Я не могла осознать его слов. Буквально пять минут назад я изливала ему душу, вожделея получить панацею от всех терзаний, и вот, когда долгожданная «таблетка» была предоставлена – не смогла понять ее действия. Джон видел мое смятение, и потому продолжал без каких-либо смущений:
– Вы считаете, что ненавидите Коннора. Считаете, что он поступил мерзко и оскорбительно, наверняка думаете, что являетесь лишь игрушкой в чужой игре, – произнесенное доктором вслух было похуже панацеи. Точно ужаленная, я резко вжалась в спинку кресла, не смея отвести испуганного взора от блестящих глаз посуровевшего Джона. Я не называла ему имя. Ни тогда, ни сейчас. Тогда откуда он его знает? Джон, неторопливо поправив сползшие очки, говорил уверенно и спокойно, – но спросите себя, как много людей вокруг вас пытаются вам помочь? И я говорю не о мнимой заботе мистера Камски.
Он говорил, и говорил, и говорил, заставляя меня ввергаться в пучину сомнений все сильнее. Я смотрела на него с ужасом и в то же время непониманием, старалась рассмотреть в его глазах ответы, однако все, что встречала – острое желание донести какую-то мысль, что не могла быть озвучена напрямую в силу установленных кем-то рамок. И я даже знала, кем.
– Я знаю, что такое ненавидеть человека, в котором так сильно нуждаешься. Утрата единственного ребенка делает из супругов самых опасных врагов, и, как бы не казалась нам с женой, что вот он – конец, мы все равно перебарывали все стены.
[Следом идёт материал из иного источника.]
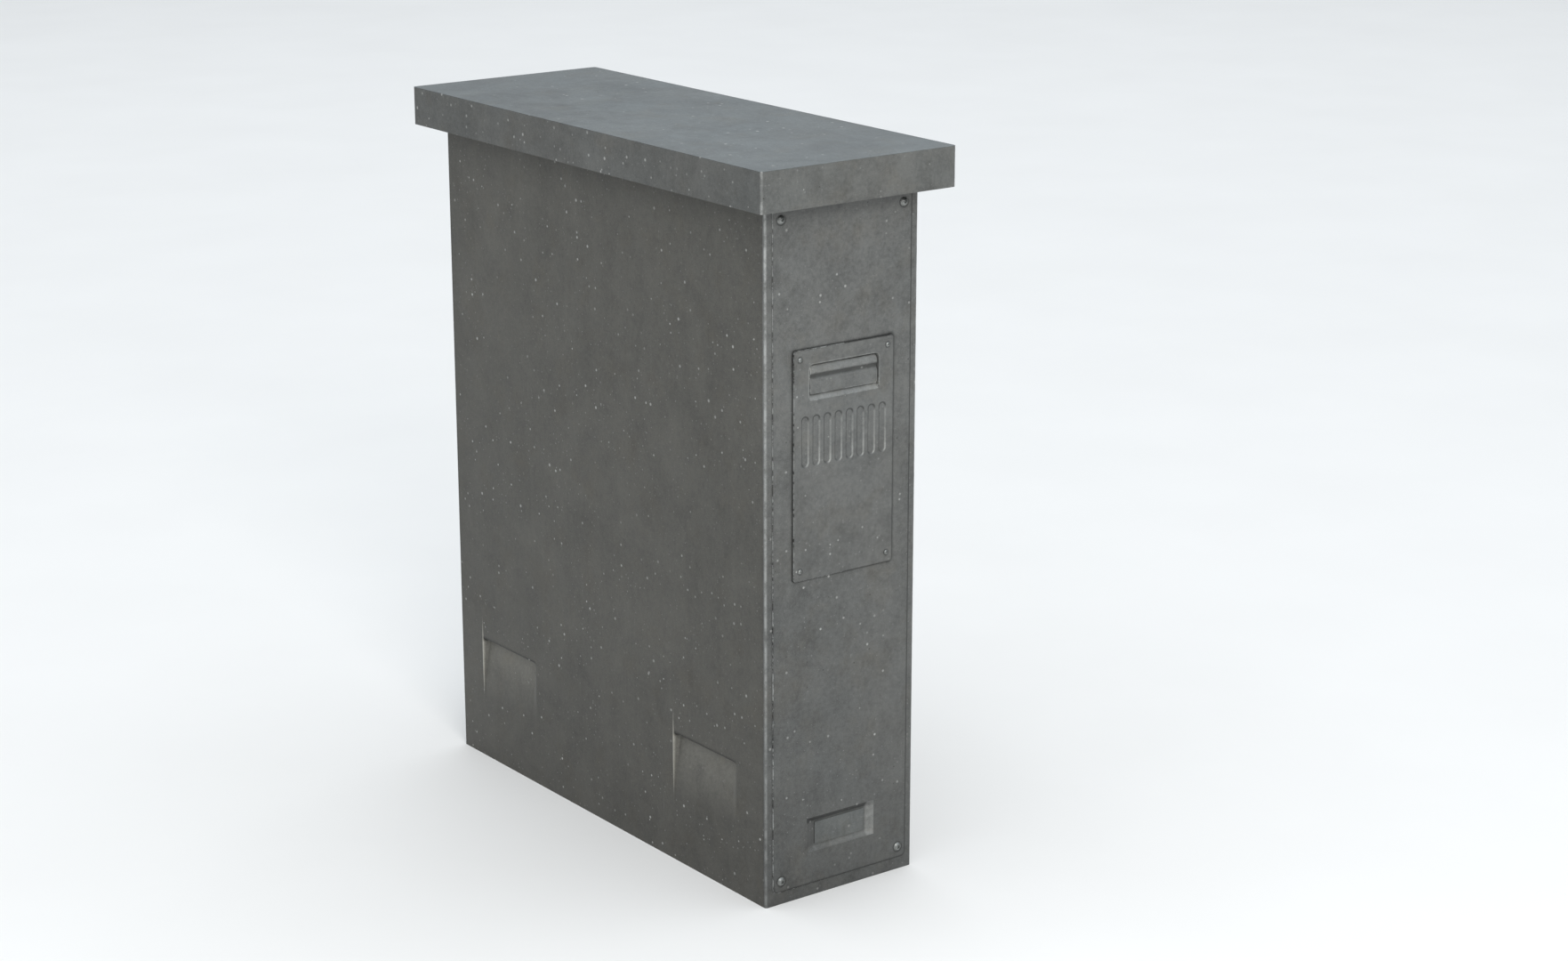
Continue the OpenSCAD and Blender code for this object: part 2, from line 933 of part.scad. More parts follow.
module bin_tub() {
    color(plastic)
        difference() {
            intersection() {
                tub_plan(0);
                side_profile(-cart_half - 5, cart_half + 5)
                    tub_side(0, 0);
            }
            intersection() {
                tub_plan(-tub_t);
                side_profile(-cart_half - 5, cart_half + 5)
                    tub_side(tub_t, 40);
            }
        }
}

module rim_bead() {
    color(plastic)
        intersection() {
            difference() {
                tub_plan(bead_t);
                tub_plan(0);
            }
            side_profile(-cart_half - 5, cart_half + 5)
                polygon([[cart_front - 5, tub_front_rim - bead_h], [slope_from + 2, tub_front_rim - bead_h],
                    [slope_to + 2, tub_back_rim - bead_h], [cart_back + 5, tub_back_rim - bead_h],
                    [cart_back + 5, tub_back_rim], [slope_to, tub_back_rim],
                    [slope_from, tub_front_rim], [cart_front - 5, tub_front_rim]]);
        }
}

module caster_plates() {
    color(steel) {
        for (y = [swivel_y, rigid_y])
            both_sides()
                block(caster_x - 26, caster_x + 26, y - 30, y + 30, chassis_z - 2.5, chassis_z);
        both_sides()
            translate([caster_x, swivel_y, crown_z + 0.3])
                cylinder(r = 5, h = chassis_z - crown_z - 1);
    }
}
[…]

Всякий раз ругаясь, мы оба словно ставили черту, и все же непрерывно возвращались обратно из-за обоюдного осознания: кроме нас никого ближе нет. В жизни каждых людей бывают моменты, когда приходится поступиться чем-то ради общего блага сразу двух людей. Так и мы: рвали и метали, уничтожали друг друга, сколько раз мы готовились подать заявление на развод! Мне даже, как психиатру, стыдно вспоминать каждый случай! – Джон сделал нервный смешок, как бы намекая на свою, оказывается, и не такую уж профессиональность. В его глазах подобное было неприемлемым: психиатр с порушенной семьей – это как сапожник без сапог. – Но как бы мы не ненавидели друг друга, все же понимали, что эта ненависть лишь поверхность. Там, гораздо глубже скрывается истина.